There is a common misconception by many motorists that if they “do the right thing” and try to “sleep it off” either in the parking lot or at the roadside that they are immune from prosecution….
Unfortunately, this is not the case because it is also considered a crime to be “in care and control” of a vehicle either when impaired or over 80.
An individual is “presumed” to be in care and control of a motor vehicle “where it is proved that the accused occupied the seat or position ordinarily occupied by a person who operates a motor vehicle”. This presumption applies UNLESS “the accused establishes that the accused did not occupy that seat or position for the purpose of setting the vehicle… in motion”.
In order to rebut this presumption, typically a person will have to testify, leading evidence of an alternative intention of entering the vehicle such as waiting for a friend to pick them up or using the vehicle for warmth until some alternate means of transportation is available such as a taxi.

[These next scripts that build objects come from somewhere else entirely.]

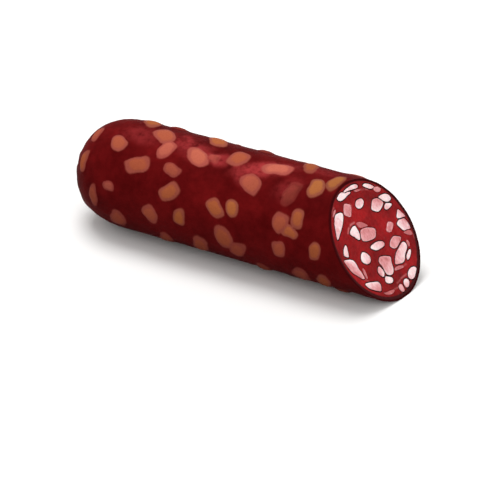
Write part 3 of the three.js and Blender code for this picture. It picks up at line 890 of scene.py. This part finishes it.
def makeFilling():
    piece = copyNode("filling", "leanFilling", 0.005 * mm)
    bpy.ops.mesh.select_mode(type="FACE")
    bpy.ops.object.mode_set(mode="OBJECT")
    for face in piece.data.polygons:
        height = (face.center - cutCentre).dot(outOfCut)
        face.select = face.normal.dot(outOfCut) > 0.95 and abs(height) < filling["onFace"]
    bpy.ops.object.mode_set(mode="EDIT")
    bpy.ops.mesh.hide(unselected=True)
    bpy.ops.mesh.select_mode(type="VERT")
    for direction, reach in ((acrossCut, radius), (upCut, radius / outOfCut.x)):
        for step in range(1, int(2 * reach / filling["cell"])):
            bpy.ops.mesh.select_all(action="SELECT")
            spot = cutCentre + direction * (step * filling["cell"] - reach)
            bpy.ops.mesh.bisect(plane_co=spot, plane_no=direction)
    bpy.ops.mesh.select_all(action="SELECT")
    bpy.ops.mesh.subdivide(number_cuts=1)
    bpy.ops.mesh.reveal(select=False)
    bpy.ops.object.mode_set(mode="OBJECT")
    return piece


def wispsAt(points):
    flat = np.stack([points[:, 1], points[:, 2] - axisHeight], axis=1)
    shown = np.zeros(len(points))
    for strength, *places in wisps:
        places = np.array(places) * mm
        for start, end in zip(places, places[1:]):
            along = end - start
            share = np.clip((flat - start) @ along / (along @ along), 0, 1)
            away = np.linalg.norm(flat - start - share[:, None] * along, axis=1)
            shown = np.maximum(shown, strength * np.exp(-(away / filling["wispWidth"]) ** 2))
    return shown


def shapeFilling(piece):
    points = readPoints(piece)
    height = flatOnCut(points)[2]
    onFace = np.abs(height) < filling["onFace"]
    offset = points - np.array((0, 0, axisHeight))
    ring = np.hypot(offset[:, 1], offset[:, 2])
    swing = np.arctan2(offset[:, 2], offset[:, 1])
    target = radius - filling["edge"]

    # the faceted rim is moved out to a true round, and the face near it is stretched to follow
    outside = ring > radius - filling["rimZone"]
    sides = [face.vertices[:] for face in piece.data.polygons if face.normal.dot(outOfCut) < 0.9]
    rim = np.array(sorted({i for side in sides for i in side if onFace[i] and outside[i]}))
    rimRing = np.interp(swing, swing[rim], ring[rim], period=2 * math.pi)
    follow = np.clip(1 - (rimRing - ring) / filling["stretch"], 0, 1)
    nearSkin = outside & (points[:, 0] > cutCentre.x - cutReach - filling["rimRun"])
    moved = np.where(onFace, ring + follow * (target - rimRing), np.where(nearSkin, target, ring))
    share = moved / np.maximum(ring, 1e-6)
    points[:, 1] = points[:, 1] * share
    points[:, 2] = axisHeight + offset[:, 2] * share
    # keep the moved rim in the plane of the cut
    up, height = flatOnCut(points)[1:]
    points[onFace, 0] -= height[onFace] / outOfCut.x

    tree, weights = fatEdges()
    near = np.full(len(points), 1.0)
    outlined = np.zeros(len(points))
    for index in range(len(points)):
        if height[index] > -filling["deepest"]:
            spot = Vector(points[index])
            spot -= outOfCut * ((spot - cutCentre).dot(outOfCut) + filling["fatHeight"])
            nearest, near[index] = tree.find(spot)[1:]
            outlined[index] = weights[nearest]
    dip = filling["dip"] * np.exp(-(near / filling["dipWidth"]) ** 2)
    grain = noiseAt(points, filling["broadGrain"], 4) + 0.5 * noiseAt(points, filling["fineGrain"], 8)
    grain *= filling["grain"]
    ring = np.hypot(points[:, 1], points[:, 2] - axisHeight)
    inner = smooth(0, filling["calmRim"], target - ring)
    lift = np.where(onFace, (grain - dip) * inner - filling["sunk"], 0)
    points = points + np.outer(lift, np.array(outOfCut))
    writePoints(piece, points)
    writeAttribute(piece, "besideFat", outlined * np.exp(-(near / filling["line"]) ** 2))
    # a real dried rim, plus painted shade making it wider towards the bottom
    rim = radius - np.hypot(points[:, 1], points[:, 2] - axisHeight)
    dryRimAndShadeWidth = filling["crust"] - filling["crustSpread"] * up / radius
    writeAttribute(piece, "crust", 1 - smooth(0.45, 1, rim / dryRimAndShadeWidth))
    writeAttribute(piece, "wisp", wispsAt(points))
    bpy.ops.object.shade_smooth_by_angle(angle=math.radians(filling["smoothAngle"]))


def meatMaterial():
    material, nodes, links, shader = newMaterial("leanMeat")
    place = nodes.new("ShaderNodeTexCoord").outputs["Object"]
    broad = addNoise(nodes, links, place, 60, 3)
    fibre = addNoise(nodes, links, place, 420, 6, 0.65)
    fine = addNoise(nodes, links, place, 1500, 4, 0.6)
    red = addRamp(nodes, links, broad, filling["red"])
    mottle = addRamp(nodes, links, fibre, filling["mottle"])
    red = addMix(nodes, links, 0.6, red, mottle, "MULTIPLY")
    red = addMix(nodes, links, addRange(nodes, links, fine, 0.62, 0.8, 0, 0.2), red, filling["flecks"])
    broken = addRange(nodes, links, fibre, 0.3, 0.55)
    smear = addMath(nodes, links, "MULTIPLY", addAttribute(nodes, "wisp"), broken)
    red = addMix(nodes, links, smear, red, filling["wispColour"])
    # dried rim with painted shade towards the bottom
    rough = addDrift(nodes, links, addAttribute(nodes, "crust"), fibre, 0.5)
    red = addMix(nodes, links, addRange(nodes, links, rough, 0.2, 0.85), red, filling["crustColour"])
    # painted shade: near-black line in the seam beside the fat
    line = addRange(nodes, links, addAttribute(nodes, "besideFat"), 0.38, 0.66)
    red = addMix(nodes, links, line, red, filling["lineColour"])
    links.new(red, shader.inputs["Base Color"])
    links.new(addRange(nodes, links, fibre, 0.3, 0.7, 0.32, 0.5), shader.inputs["Roughness"])
    shader.inputs["Specular IOR Level"].default_value = 0.1
    shader.inputs["Specular Tint"].default_value = (1.0, 0.5, 0.5, 1)
    shader.inputs["Coat Weight"].default_value = 0.03
    shader.inputs["Coat Roughness"].default_value = 0.25
    relief = addMath(nodes, links, "ADD", fibre, addMath(nodes, links, "MULTIPLY", fine, 0.4))
    addBump(nodes, links, shader, relief, 0.5, 0.3 * mm)
    return material


fillingPiece = makeFilling()
shapeFilling(fillingPiece)
finishPiece(fillingPiece, ["filling"], meatMaterial())
print("filling made:", len(fillingPiece.data.polygons), "faces")


# Clip on the gathered end
clip = {
    "flatAngle": 3,
    "levels": 2,
    "metal": ((0.3, (0.42, 0.43, 0.45)), (0.7, (0.72, 0.73, 0.75))),
    "roughness": (0.36, 0.58),
}


def clipMaterial():
    material, nodes, links, shader = newMaterial("clipMetal")
    place = nodes.new("ShaderNodeTexCoord").outputs["Object"]
    scuffs = addNoise(nodes, links, place, 900, 5, 0.7)
    links.new(addRamp(nodes, links, scuffs, clip["metal"]), shader.inputs["Base Color"])
    links.new(addRange(nodes, links, scuffs, 0.3, 0.75, *clip["roughness"]), shader.inputs["Roughness"])
    shader.inputs["Metallic"].default_value = 1.0
    addBump(nodes, links, shader, scuffs, 0.25, 0.1 * mm)
    return material


def makeClip():
    piece = copyNode("end_clip", "crimpedClip", 0.01 * mm)
    bpy.ops.mesh.dissolve_limited(angle_limit=math.radians(clip["flatAngle"]))
    bpy.ops.object.mode_set(mode="OBJECT")
    subdivideSmooth(piece, clip["levels"])
    bpy.ops.object.shade_smooth()
    return piece


clipPiece = makeClip()
finishPiece(clipPiece, ["end_clip"], clipMaterial())
print("clip made")
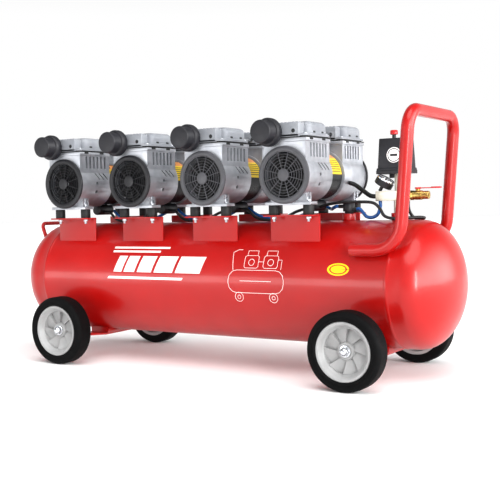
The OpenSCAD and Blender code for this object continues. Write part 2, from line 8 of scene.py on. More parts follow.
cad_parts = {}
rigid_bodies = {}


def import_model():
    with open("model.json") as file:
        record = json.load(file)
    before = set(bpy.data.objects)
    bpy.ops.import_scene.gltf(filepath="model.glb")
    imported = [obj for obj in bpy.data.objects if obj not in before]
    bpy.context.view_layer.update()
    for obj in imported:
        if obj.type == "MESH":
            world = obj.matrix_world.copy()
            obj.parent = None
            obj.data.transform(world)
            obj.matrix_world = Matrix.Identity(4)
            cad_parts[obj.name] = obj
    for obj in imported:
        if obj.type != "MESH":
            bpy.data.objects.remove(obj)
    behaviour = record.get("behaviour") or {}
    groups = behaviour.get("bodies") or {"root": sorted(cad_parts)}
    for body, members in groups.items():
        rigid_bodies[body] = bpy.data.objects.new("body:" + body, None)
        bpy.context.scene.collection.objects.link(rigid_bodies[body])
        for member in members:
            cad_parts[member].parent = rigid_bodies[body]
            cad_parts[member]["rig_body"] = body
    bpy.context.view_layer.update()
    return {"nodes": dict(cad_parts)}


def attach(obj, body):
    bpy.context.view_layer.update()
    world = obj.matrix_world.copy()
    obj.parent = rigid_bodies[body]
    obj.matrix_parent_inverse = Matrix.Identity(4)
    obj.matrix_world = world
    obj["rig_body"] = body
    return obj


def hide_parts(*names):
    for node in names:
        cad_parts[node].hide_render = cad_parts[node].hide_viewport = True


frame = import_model()
nodes = frame["nodes"]
MM = 0.001
PUMPS = (1, 2, 3, 4)
SIDES = ("front", "rear")


# ---------------------------------------------------------------- camera
def make_camera():
    """Stands about 2.7 m off the near right end, a little above the pumps' feet."""
    data = bpy.data.cameras.new("camera")
    data.sensor_width = 36
    data.lens = 65.75
    camera = bpy.data.objects.new("camera", data)
    bpy.context.scene.collection.objects.link(camera)
    turn = Matrix.Rotation(math.radians(32.35), 4, "Z")
    tip = Matrix.Rotation(math.radians(90 - 2.88), 4, "X")
    roll = Matrix.Rotation(math.radians(-1.3), 4, "Z")
    camera.matrix_world = Matrix.Translation((1.4898, -2.2272, 0.4638)) @ turn @ tip @ roll
    bpy.context.scene.camera = camera


# ---------------------------------------------------------------- materials
def linear(colour):
    """An sRGB hex string as linear RGBA."""
    parts = [int(colour[i:i + 2], 16) / 255 for i in (1, 3, 5)]
    return [p / 12.92 if p <= 0.04045 else ((p + 0.055) / 1.055) ** 2.4 for p in parts] + [1]


def add(tree, kind, values=(), links=(), **settings):
    """One node with its settings, socket values and incoming links."""
    made = tree.nodes.new(kind)
    for name, value in settings.items():
        setattr(made, name, value)
    for socket, value in dict(values).items():
        made.inputs[socket].default_value = value
    for socket, source in dict(links).items():
        tree.links.new(source, made.inputs[socket])
    return made


def start_material(name, metallic=0.0, **sockets):
    """A Principled shader and the Object coordinates that its patterns read."""
    material = bpy.data.materials.new(name)
    material.use_nodes = True
    tree = material.node_tree
    shader = tree.nodes["Principled BSDF"]
    shader.inputs["Metallic"].default_value = metallic
    for socket, value in sockets.items():
        shader.inputs[socket.replace("_", " ")].default_value = value
    place = tree.nodes.new("ShaderNodeTexCoord").outputs["Object"]
    return material, tree, shader, place


def mottled(tree, place, size_mm, low, high, detail=3.0):
    """A soft noise of patches of that size, spread between low and high."""
    noise = add(tree, "ShaderNodeTexNoise", {"Scale": 1 / (size_mm * MM), "Detail": detail},
                {"Vector": place})
    return add(tree, "ShaderNodeMapRange", {"From Min": 0.3, "From Max": 0.7, "To Min": low,
                                            "To Max": high},
               {"Value": noise.outputs["Fac"]}).outputs["Result"]


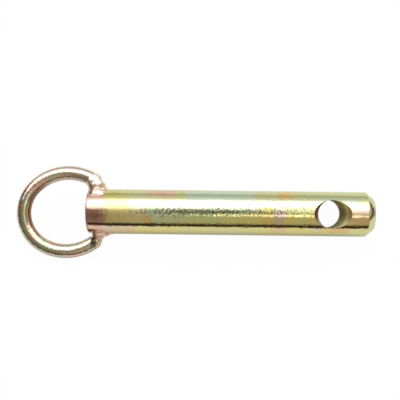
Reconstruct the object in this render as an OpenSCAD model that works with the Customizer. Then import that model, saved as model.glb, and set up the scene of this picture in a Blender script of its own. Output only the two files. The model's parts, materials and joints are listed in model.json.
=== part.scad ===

There are also potential defences arising out of scenarios which involve “no risk of danger” and “inoperable vehicles” but this area of the law is very technical and you will need a counsel well versed in defending DUI cases to ensure a successful resolution.
There are a number of defences to the charge of being in care and control of a motor vehicle including: “no risk of danger”, “the alternate plan”, and “inoperable vehicle”; however, every case is unique and will impact which defences are available.
For a comprehensive review of this technical area of the law and a winning argument please see my reported case of R. v. K.M. [2020] O.J. No. 3061 [link]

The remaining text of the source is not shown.